# US Armed Services looking for a new pistol, in .45!



## ginkgo (Apr 16, 2006)

I don't know if anyone else has posted this but I just heard about it. Here's a link to the text of the *Joint Combat Pistol (JCP). *The US Special Operations Command [USSOCOM] issued a solicitation in August 2005 to obtain commercially available non-developmental item (NDI) Joint Combat Pistol (JCP) system, Caliber .45 (ACP).

http://www.globalsecurity.org/military/systems/ground/jcp.htm


----------



## Shipwreck (Jan 26, 2006)

I have read on other sites that they have since changed their mind - there will not be a joint combat pistol - There will still be an order of guns, and that is up in the air - but they won't be replacing all those Beretta M9s for a while, afterall.

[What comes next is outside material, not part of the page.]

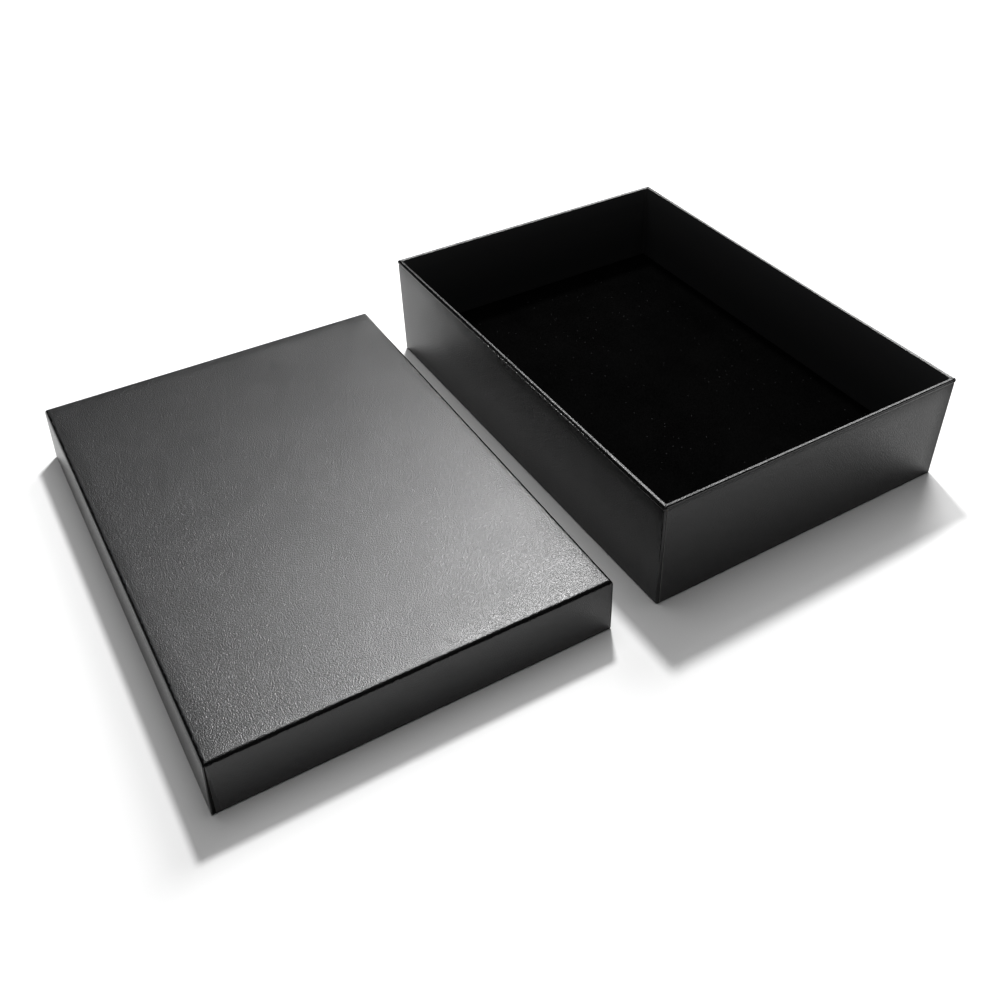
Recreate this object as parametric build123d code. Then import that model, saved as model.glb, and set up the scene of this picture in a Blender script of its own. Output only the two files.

So, supposedly, the contract will be for a lot less guns.

I hope HK gets it w/ their HK45, though.


----------



## -gunut- (May 8, 2006)

Shipwreck said:


> I hope HK gets it w/ their HK45, though.


I bet you anything that it will! :-D


----------



## Guest (Jun 14, 2006)

I hope the military sticks with 9mm instead of .45s. 9mm have higher velocity and hit a target quicker than a .45s cheap 750 FPS muzzle velocity. :roll:


----------



## Gary_P (Jun 10, 2006)

Maser said:


> I hope the military sticks with 9mm instead of .45s. 9mm have higher velocity and hit a target quicker than a .45s cheap 750 FPS muzzle velocity. :roll:


9mm does not have the stopping power the .45 acp does


----------



## Shipwreck (Jan 26, 2006)

Gary_P said:


> 9mm does not have the stopping power the .45 acp does


El correcto :-D


----------



## Method (May 6, 2006)

Maser said:


> I hope the military sticks with 9mm instead of .45s. 9mm have higher velocity and hit a target quicker than a .45s cheap 750 FPS muzzle velocity. :roll:


Seems to me that the "cheap" .45 with its 750fps velocity is more than sufficient.


----------



## Shipwreck (Jan 26, 2006)

Remember, the military uses FMJ, not hollow points. And, the velocity of an avg .45 ACP is higher than you listed - I checked, and it averages 830-850 fps. So, .45 is better than 9mm when used in FMJ.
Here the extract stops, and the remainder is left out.